◆ Task inputs
· · · · ·

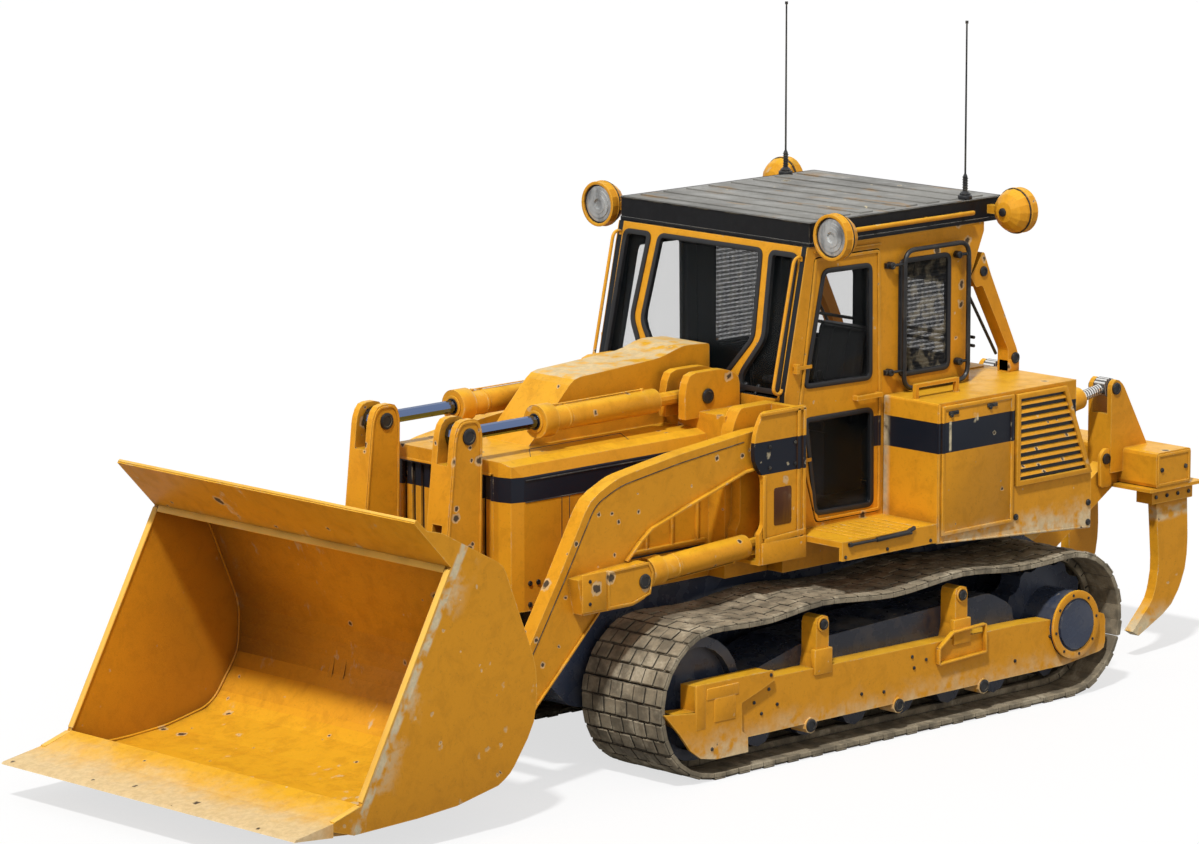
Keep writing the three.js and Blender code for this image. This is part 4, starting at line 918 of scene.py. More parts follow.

· · · · ·

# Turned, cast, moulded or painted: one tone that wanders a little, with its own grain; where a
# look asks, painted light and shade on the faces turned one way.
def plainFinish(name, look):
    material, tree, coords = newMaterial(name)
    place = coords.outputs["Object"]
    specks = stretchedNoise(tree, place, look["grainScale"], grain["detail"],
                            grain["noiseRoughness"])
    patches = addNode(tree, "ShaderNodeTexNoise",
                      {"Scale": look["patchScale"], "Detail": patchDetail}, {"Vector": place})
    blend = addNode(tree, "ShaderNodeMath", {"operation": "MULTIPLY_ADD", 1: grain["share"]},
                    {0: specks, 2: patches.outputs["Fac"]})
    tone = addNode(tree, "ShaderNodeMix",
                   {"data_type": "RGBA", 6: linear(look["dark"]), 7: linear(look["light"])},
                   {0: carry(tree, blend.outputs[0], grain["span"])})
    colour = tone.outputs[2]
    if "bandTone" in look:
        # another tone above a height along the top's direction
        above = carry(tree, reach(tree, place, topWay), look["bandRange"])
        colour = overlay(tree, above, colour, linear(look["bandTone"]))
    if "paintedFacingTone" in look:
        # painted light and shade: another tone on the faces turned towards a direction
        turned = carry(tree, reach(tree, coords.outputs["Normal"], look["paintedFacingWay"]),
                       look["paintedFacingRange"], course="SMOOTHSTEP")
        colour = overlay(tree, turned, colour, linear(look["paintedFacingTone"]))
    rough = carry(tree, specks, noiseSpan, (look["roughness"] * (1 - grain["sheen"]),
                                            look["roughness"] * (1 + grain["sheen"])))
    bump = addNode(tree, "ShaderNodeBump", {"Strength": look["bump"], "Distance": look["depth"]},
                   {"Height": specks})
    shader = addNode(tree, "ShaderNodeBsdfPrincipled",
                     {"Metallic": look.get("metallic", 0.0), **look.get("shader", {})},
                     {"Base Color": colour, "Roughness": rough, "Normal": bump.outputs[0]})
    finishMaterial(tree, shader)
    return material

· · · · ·

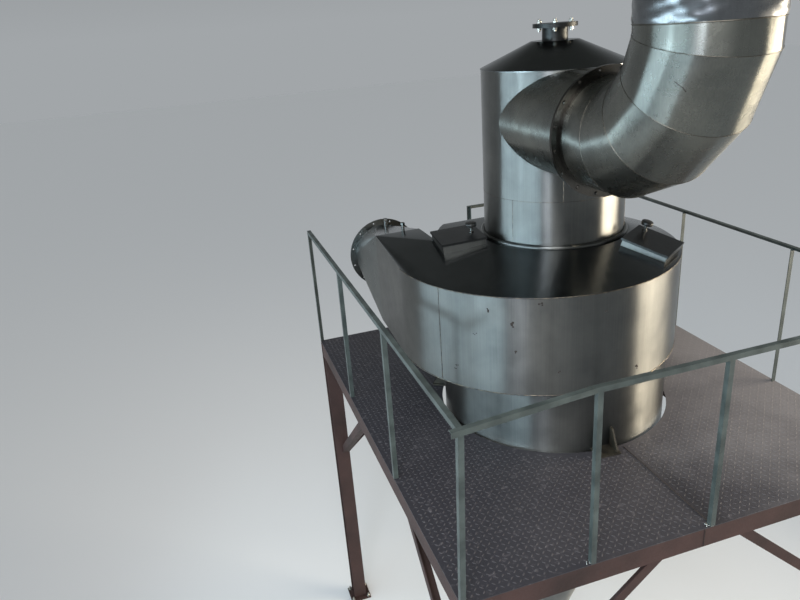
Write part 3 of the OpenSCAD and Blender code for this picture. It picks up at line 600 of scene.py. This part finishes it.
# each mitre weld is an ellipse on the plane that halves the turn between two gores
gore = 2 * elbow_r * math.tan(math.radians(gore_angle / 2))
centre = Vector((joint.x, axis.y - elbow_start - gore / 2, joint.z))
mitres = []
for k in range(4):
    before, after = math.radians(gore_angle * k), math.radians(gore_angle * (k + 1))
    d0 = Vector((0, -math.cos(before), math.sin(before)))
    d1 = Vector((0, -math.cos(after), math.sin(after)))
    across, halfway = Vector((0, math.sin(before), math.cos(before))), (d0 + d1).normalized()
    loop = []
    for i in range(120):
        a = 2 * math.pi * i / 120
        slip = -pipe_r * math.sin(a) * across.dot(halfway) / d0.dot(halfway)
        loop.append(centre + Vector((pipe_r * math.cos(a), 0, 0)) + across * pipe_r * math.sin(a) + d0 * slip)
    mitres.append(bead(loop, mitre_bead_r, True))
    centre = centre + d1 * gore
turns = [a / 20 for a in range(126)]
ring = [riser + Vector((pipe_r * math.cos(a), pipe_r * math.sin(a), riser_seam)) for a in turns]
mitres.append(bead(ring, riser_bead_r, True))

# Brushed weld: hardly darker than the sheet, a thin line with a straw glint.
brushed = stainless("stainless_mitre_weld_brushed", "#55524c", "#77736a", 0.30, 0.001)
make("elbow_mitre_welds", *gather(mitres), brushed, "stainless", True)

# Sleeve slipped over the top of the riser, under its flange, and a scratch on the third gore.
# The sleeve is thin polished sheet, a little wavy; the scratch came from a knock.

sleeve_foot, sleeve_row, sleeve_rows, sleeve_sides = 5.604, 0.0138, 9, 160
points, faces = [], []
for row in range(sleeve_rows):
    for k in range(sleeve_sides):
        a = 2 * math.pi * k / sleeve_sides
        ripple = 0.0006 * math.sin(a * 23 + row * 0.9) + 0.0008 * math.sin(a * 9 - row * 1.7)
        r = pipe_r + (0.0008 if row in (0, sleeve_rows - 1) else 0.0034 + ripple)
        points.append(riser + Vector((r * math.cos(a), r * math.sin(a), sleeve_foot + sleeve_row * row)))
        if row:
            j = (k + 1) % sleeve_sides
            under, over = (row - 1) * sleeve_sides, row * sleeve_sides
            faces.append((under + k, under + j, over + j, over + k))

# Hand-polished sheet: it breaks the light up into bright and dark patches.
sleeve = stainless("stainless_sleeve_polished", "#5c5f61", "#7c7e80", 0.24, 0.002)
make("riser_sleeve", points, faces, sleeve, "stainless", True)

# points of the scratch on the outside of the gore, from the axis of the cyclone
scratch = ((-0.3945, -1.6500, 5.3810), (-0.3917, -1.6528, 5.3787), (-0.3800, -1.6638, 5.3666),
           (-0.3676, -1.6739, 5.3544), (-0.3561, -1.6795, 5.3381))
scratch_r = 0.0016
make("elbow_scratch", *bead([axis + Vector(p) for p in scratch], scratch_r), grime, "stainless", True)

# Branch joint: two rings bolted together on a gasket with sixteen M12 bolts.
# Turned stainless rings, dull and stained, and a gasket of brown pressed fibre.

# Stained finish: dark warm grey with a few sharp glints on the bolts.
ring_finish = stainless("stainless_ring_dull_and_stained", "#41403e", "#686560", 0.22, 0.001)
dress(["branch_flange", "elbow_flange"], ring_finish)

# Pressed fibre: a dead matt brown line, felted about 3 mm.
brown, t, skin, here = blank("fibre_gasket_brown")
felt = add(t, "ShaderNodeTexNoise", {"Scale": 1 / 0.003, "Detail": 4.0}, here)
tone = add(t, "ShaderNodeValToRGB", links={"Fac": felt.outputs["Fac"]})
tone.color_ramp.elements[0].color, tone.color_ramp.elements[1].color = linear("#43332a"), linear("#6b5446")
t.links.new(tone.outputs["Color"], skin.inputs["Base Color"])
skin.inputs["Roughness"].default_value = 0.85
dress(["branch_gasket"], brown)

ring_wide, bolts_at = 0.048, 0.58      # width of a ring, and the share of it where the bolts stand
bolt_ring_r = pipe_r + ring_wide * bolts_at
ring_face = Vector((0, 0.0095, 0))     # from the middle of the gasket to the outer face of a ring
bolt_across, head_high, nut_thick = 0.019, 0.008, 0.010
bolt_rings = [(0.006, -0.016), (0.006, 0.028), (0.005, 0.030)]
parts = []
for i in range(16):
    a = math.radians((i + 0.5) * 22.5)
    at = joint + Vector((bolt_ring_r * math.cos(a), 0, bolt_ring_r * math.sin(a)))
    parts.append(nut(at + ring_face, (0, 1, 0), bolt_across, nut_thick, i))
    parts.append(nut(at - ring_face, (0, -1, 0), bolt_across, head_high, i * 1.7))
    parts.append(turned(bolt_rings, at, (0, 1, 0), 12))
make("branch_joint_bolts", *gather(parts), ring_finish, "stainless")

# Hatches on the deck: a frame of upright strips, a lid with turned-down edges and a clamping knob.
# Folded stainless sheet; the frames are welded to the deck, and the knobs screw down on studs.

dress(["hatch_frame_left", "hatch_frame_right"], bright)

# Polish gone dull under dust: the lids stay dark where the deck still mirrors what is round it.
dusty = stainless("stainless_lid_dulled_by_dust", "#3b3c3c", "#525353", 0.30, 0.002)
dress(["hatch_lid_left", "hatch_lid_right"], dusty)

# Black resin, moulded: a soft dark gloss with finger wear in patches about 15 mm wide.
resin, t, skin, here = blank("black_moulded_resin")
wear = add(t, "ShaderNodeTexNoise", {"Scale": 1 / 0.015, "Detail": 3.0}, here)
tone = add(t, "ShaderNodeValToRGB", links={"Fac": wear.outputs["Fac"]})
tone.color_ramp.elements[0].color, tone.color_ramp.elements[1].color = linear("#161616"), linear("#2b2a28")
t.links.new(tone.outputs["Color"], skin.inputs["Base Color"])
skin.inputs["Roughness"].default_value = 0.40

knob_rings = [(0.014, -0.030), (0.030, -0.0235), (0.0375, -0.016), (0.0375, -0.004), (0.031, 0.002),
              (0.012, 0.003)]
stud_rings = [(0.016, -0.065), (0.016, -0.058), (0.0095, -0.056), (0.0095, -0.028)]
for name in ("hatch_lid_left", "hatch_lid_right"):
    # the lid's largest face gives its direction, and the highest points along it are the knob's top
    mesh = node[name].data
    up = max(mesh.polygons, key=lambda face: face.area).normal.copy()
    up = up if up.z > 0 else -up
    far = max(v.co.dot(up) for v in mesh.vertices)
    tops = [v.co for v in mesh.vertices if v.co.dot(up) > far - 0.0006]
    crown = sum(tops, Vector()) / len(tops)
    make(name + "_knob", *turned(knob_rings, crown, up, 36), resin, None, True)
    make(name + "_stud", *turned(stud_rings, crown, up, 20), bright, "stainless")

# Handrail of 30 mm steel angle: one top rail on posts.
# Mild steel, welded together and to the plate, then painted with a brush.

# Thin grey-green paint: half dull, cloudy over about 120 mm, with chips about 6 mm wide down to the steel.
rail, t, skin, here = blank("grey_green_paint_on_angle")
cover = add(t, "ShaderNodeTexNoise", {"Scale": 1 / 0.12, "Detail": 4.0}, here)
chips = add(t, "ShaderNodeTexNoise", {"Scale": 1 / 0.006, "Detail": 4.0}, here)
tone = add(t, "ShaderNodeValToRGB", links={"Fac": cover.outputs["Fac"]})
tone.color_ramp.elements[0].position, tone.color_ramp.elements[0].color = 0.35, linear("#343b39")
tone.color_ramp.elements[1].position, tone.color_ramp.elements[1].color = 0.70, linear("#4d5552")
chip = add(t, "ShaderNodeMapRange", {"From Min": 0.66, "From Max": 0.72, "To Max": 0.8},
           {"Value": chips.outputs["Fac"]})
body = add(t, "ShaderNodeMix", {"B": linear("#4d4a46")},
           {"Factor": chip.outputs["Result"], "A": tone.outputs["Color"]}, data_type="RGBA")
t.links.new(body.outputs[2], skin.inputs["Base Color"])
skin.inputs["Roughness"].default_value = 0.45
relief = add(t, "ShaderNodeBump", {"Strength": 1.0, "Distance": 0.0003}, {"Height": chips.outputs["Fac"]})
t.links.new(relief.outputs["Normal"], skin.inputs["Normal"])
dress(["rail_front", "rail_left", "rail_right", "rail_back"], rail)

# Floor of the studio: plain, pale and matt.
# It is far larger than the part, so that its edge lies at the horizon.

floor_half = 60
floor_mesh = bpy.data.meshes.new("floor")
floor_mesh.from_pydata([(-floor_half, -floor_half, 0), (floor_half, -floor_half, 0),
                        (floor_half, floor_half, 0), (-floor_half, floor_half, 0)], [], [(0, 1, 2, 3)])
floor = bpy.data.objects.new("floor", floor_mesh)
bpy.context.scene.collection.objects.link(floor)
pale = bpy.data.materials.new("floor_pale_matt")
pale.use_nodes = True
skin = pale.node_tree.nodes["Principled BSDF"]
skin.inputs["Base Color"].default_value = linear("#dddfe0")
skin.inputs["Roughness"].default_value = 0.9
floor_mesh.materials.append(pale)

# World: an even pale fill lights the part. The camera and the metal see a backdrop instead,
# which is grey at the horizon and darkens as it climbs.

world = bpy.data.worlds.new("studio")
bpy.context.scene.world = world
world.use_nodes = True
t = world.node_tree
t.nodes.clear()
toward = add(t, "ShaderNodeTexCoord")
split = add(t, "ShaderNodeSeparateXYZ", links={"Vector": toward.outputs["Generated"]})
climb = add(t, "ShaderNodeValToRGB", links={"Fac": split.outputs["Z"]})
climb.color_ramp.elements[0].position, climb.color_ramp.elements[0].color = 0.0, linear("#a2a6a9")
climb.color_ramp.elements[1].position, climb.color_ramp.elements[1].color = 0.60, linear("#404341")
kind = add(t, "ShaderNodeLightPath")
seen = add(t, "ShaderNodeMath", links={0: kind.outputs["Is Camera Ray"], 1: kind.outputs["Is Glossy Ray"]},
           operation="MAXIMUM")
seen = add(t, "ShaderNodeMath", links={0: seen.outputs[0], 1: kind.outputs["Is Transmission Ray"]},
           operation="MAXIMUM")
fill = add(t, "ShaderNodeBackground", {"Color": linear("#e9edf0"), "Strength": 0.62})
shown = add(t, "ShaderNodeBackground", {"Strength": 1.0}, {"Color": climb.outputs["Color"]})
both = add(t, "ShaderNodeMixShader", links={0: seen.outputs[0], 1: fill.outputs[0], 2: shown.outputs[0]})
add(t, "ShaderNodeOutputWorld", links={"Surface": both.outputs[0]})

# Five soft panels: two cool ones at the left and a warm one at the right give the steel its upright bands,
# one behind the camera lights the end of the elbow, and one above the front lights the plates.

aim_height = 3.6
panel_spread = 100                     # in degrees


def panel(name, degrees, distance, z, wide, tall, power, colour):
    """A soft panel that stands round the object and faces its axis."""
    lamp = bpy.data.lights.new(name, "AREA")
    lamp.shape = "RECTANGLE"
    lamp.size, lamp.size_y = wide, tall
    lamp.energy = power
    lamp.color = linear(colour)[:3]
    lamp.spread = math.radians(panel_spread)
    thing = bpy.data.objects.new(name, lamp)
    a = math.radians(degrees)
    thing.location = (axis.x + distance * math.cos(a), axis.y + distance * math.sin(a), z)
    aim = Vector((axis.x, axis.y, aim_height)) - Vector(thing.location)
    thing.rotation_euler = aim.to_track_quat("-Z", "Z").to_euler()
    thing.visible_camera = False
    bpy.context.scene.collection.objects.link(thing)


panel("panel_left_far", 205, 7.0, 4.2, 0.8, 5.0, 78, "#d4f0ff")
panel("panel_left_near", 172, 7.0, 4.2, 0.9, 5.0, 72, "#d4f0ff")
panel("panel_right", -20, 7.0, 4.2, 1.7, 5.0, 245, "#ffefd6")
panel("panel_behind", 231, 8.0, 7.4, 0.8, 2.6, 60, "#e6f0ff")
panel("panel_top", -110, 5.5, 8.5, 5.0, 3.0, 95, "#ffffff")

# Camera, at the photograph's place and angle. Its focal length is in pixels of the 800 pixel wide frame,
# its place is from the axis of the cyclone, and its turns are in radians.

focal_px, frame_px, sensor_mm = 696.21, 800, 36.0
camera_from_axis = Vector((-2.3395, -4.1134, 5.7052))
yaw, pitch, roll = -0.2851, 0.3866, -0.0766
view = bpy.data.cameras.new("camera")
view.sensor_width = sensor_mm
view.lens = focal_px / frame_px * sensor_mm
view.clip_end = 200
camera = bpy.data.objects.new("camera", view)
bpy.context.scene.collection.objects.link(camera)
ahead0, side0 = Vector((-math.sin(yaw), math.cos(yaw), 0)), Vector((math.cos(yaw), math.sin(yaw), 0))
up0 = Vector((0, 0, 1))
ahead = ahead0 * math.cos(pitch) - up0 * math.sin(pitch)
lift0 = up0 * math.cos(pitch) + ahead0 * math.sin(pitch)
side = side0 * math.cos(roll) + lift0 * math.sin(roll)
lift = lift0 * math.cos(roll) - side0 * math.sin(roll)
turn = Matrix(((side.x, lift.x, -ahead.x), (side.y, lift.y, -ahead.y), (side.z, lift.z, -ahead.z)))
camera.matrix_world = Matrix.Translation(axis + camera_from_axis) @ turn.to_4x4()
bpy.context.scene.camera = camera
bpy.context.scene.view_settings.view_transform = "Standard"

· · · · ·

◆ Task requirements
Each line above that holds the string "code" should be copied and shown.

◆ Answer for the task
Keep writing the three.js and Blender code for this image. This is part 4, starting at line 918 of scene.py. More parts follow.
Write part 3 of the OpenSCAD and Blender code for this picture. It picks up at line 600 of scene.py. This part finishes it.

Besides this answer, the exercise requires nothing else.